Thanks for pointing it out, I've fixed the doc: https://docs.google.com/document/d/1asWKzoytfeB1D8bS_yRIAHnpR40frLf0fnPn2-WSL74/edit?tab=t.0
Purpose
This PR is the core part of [PIP-30 (#8220)]: enabling Paimon's commit step to run on the Flink JobManager as an
OperatorCoordinatorinstead of in a downstream committer operator, so that each writer subtask becomes a self-contained failover region and a single TM failure no longer restarts the whole pipeline.The scope is intentionally limited to the main functionality — coordinator-based commit for streaming unaware-bucket append tables — gated by a new option
sink.coordinator-commit.enabled(defaultfalse). Secondary features are split into follow-up PRs to keep this one reviewable.Built on top of the
Committer.Contextrefactor merged as PR #8221.Key design
Why a separate coordinator (not the existing
WriteOperatorCoordinator)Two reasons:
No functional overlap with
WriteOperatorCoordinator. The existingWriteOperatorCoordinatorserves write-restore / manifest-scan requests for tables whose writers need to recover their in-memory file view on restart — primary-key tables and fixed-bucket append tables. Unaware-bucket append tables do not go through that path at all (AppendFileStoreWriteforcesignorePreviousFiles = true, so the manifest-scan code is dead for them). This PR only addresses region failover for unaware-bucket append tables, so the two coordinators have no shared state and no shared channel; merging them would only entangle two independent features.Stateful
OperatorCoordinatorrecovery is hard. A coordinator that owns durable state has to deal with many combinations ofstart/resetToCheckpoint/subtaskReset/ failover ordering, plus the JM event-loop threading model. Implementing this from scratch produces enough corner cases to be a real burden on both reviewers and future maintainers.
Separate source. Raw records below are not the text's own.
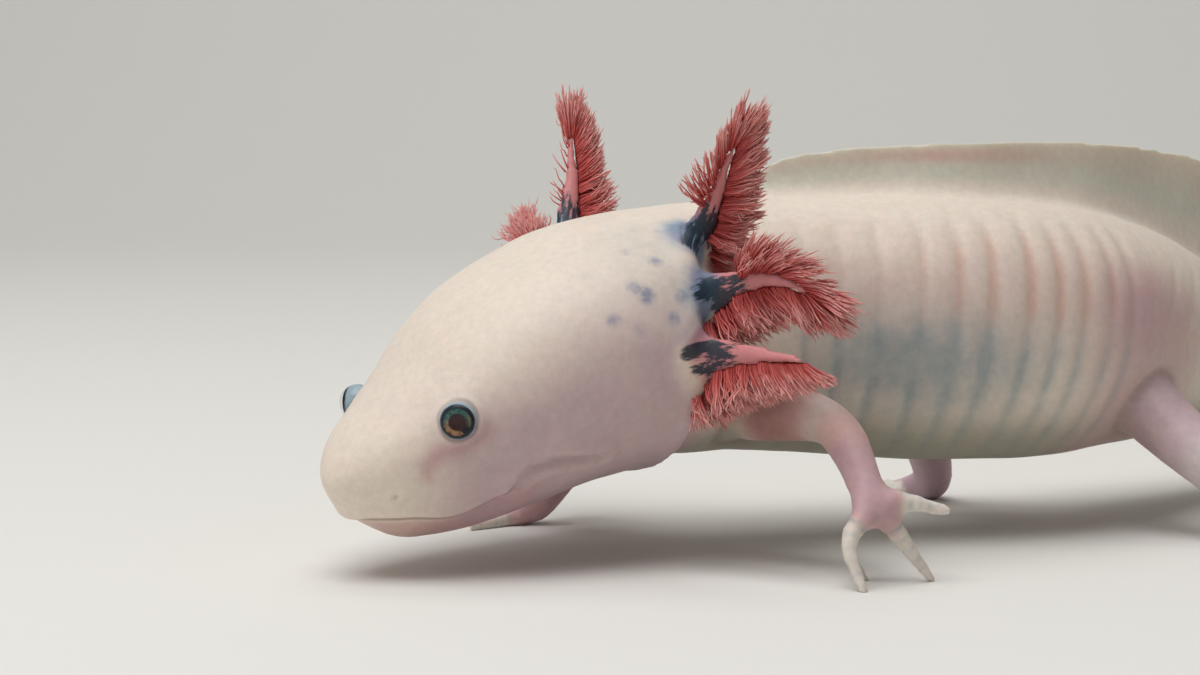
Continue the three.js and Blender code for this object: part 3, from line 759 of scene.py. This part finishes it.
def fine_regions(places):
    """The parts of the head whose folds need small faces."""
    fine = (np.abs(places.above_mouth) < 1.4) & (places.back < 17.2) & (places.body > 0.5)
    fine |= (places.path_gap(NOSTRIL) < 1.6) | (places.path_gap(MOUTH_FOLD) < 1.2)
    for side in EYES:
        ring, height, _ = places.eye_ring(side)
        fine |= (ring < 3.1) & (np.abs(height) < 2.2)
    return fine


def refine(piece, cuts):
    """Cuts the faces of the fine regions smaller."""
    shape = bmesh.new()
    shape.from_mesh(piece.data)
    bmesh.ops.triangulate(shape, faces=shape.faces)
    for _ in range(cuts):
        shape.verts.ensure_lookup_table()
        shape.normal_update()
        points, normals = (np.array([getattr(vertex, what) for vertex in shape.verts])
                           for what in ("co", "normal"))
        fine = fine_regions(Places(points / MM, normals))
        edges = [edge for edge in shape.edges if all(fine[vertex.index] for vertex in edge.verts)]
        bmesh.ops.subdivide_edges(shape, edges=edges, cuts=1, use_grid_fill=True)
        bmesh.ops.triangulate(shape, faces=shape.faces)
        halved = {vertex for edge in edges if edge.is_valid for vertex in edge.verts}
        bmesh.ops.smooth_vert(shape, verts=list(halved), factor=0.5, use_axis_x=True, use_axis_y=True,
                              use_axis_z=True)
        shape.verts.index_update()
    shape.to_mesh(piece.data)
    shape.free()


def thinned_fins(places):
    """The skin's points with the fins pressed thin about their own middle."""
    points = places.points
    left_way = axes_at(places.s)[2]
    for rows, rim, side, _ in over_fins(places.s, places.up):
        rim = np.maximum(rim, 0.1)
        out = (FIN_DEPTH + rim * places.fin) / (FIN_DEPTH + rim)
        own_side = np.where(places.up > 0, 1, -1) == side
        press = (1 - FIN_THINNED) * ramp(places.fin, 0.05, 0.75) * own_side
        points = points + ((fin_ripple(rows, places.s, out) - places.left) * press)[:, None] * left_way
    return points


def thinned_tips(places):
    """How far the skin of the digits is drawn in towards their ends, but not off the floor."""
    draw = places.to_bone * (TIP_THINNED * ramp(places.digit, 0.35, 1))[:, None]
    draw[:, 2] = np.minimum(draw[:, 2], 0)
    return draw


def seated_eyes(points):
    """The skin's points with those that would cover an eye set back behind its rim."""
    for centre, _, gaze in EYES.values():
        height, flat = off_axis(points, centre, gaze)
        ring = size_of(flat)
        most = OPENING_HEIGHT + OPENING_SLOPE * np.maximum(ring - EYE_OPENING, 0)
        sunk = np.where((ring < 3) & (height > 0) & (height < 3), np.minimum(height, most) - height, 0)
        points = points + sunk[:, None] * gaze
    return points


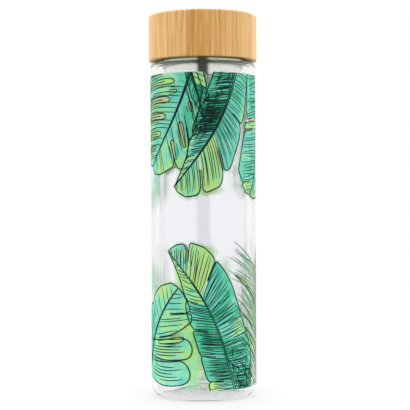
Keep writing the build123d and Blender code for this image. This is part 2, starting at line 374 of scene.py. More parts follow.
def finished(name, recipe, *choices):
    """A material of this name. Its recipe adds nodes to the tree, for a place in the object's own
    coordinates, and says what each input of the surface's shader gets."""
    material, tree = new_material(name)
    place = add(tree, "TexCoord").outputs["Object"]
    shader = add(tree, "BsdfPrincipled", wires=recipe(tree, place, *choices))
    add(tree, "OutputMaterial", wires={"Surface": shader})
    return material


GLASS = finished("borosilicate_glass_blown", clear_glass)
BAMBOO = finished("bamboo_laminated_turned", bamboo)
PLASTIC = finished("polypropylene_moulded", polypropylene)
SILICONE = finished("silicone_rubber_moulded", silicone)
STEEL = finished("stainless_steel_pressed", steel)
BRUSHED = finished("stainless_steel_brushed_round", steel, "wrap")
WASH = finished("printed_enamel_watercolour", watercolour)
INK = finished("printed_enamel_line_ink", line_ink)
WASH["slot"], INK["slot"] = "leaf_wash", "leaf_line"

# ---------------------------------------------------------------- glass body
OUTER_WALL = 1.9 * MM
INNER_WALL = 1.8 * MM
CORNER = 6.5 * MM  # radius where the side turns into the base
SHOULDER = 2.6 * MM  # radius of the shoulder
CONTACT_IN_R = 22.5 * MM  # inside radius of the ring that the glass stands on
PUSH_UP = 3.5 * MM  # how far the middle of the base is pushed up
TIP_R = 2.0 * MM  # radius of the sealing bead
TIP_DROP = 1.7 * MM  # how far the bead hangs down
TIP_PEAK = 0.6 * MM  # how far the hollow rises over it
VESSEL_R = 27.2 * MM  # outside radius of the inner vessel
VESSEL_CORNER = 9.0 * MM
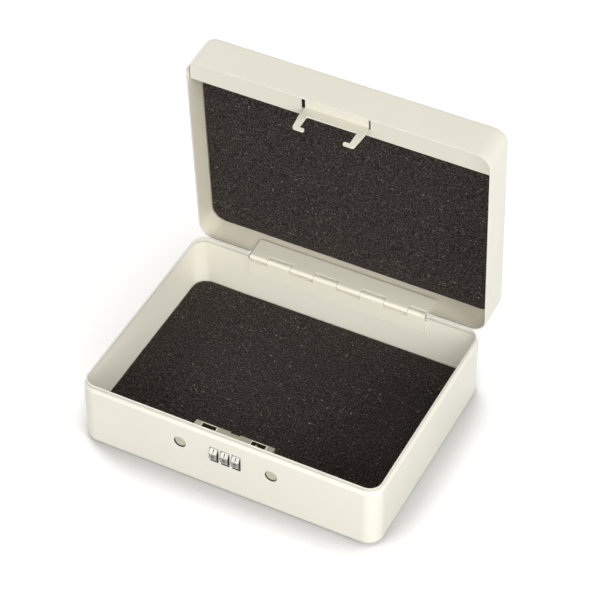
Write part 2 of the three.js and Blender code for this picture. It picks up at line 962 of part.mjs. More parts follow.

Following the FLIP-27 source coordinator design (and the in-treeDataStatisticsCoordinatorprecedent), the implementation was refactored on the way back to the community to delegate this complexity toRecreateOnResetOperatorCoordinator: on every reset the framework throws away the inner coordinator and constructs a brand-new one, collapsing the reset/start state machine to a single trivial branch.RecreateOnResetOperatorCoordinatoris incompatible withCoordinationRequestHandler(it does not forwardhandleCoordinationRequest), so reusingWriteOperatorCoordinator— which implementsCoordinationRequestHandlerfor the manifest-scan channel — would forfeit this simplification.Coordinator-side state via an in-memory state backend
OperatorCoordinatoronly persists abyte[]per checkpoint, whereas the existing committer-side code is written against Flink's keyed/operator state interfaces (ListState,BroadcastState, etc.). To avoid forking the committer code, this PR introducesMemoryBackendStateStore, an in-memory implementation of Paimon'sStateStoreabstraction (introduced in PR #8221) backed byHashMap-backed list/broadcast states. On checkpoint, all states are serialized into a singleCoordinatorStatebyte array; on restore, the bytes are deserialized back into the in-memory backend before the committer is reconstructed. The committer itself sees the sameStateStoreAPI as in the operator path.How it works
OperatorEventchannel duringsnapshotState.notifyCheckpointComplete(cp)triggers an asynchronous commit for all subtask committables aligned atcp.initializeState; the coordinator waits inRESTORING, aligns them, recommits the aligned checkpoint, and then intentionally fails the job once to force a clean restart (failoverAfterRecovery).FlinkSink#doCommitearly-returns into the coordinator-commit branch only when the option is on and a strict set of preconditions hold (streaming + checkpointing, append-only, unaware-bucket,write-only=true,precommit-compact=false, no auto-tag,max-concurrent-checkpoints=1). Any violation is rejected at sink build time.Out of scope (follow-up PRs)
Tests
CommittingWriteOperatorCoordinatorTest— coordinator-side unit tests (snapshot/restore, region failover alignment, partial failover, precondition state machine).CommittableEventTest/WriterCommittablesTest— unit tests for the committable event payload and the per-subtask buffer used inside the coordinator.CoordinatorCommittingRowDataStoreWriteOperatorTest— writer-side unit tests.FlinkSinkTest— precondition checks for the option.CoordinatorCommitITCase— end-to-end streaming IT.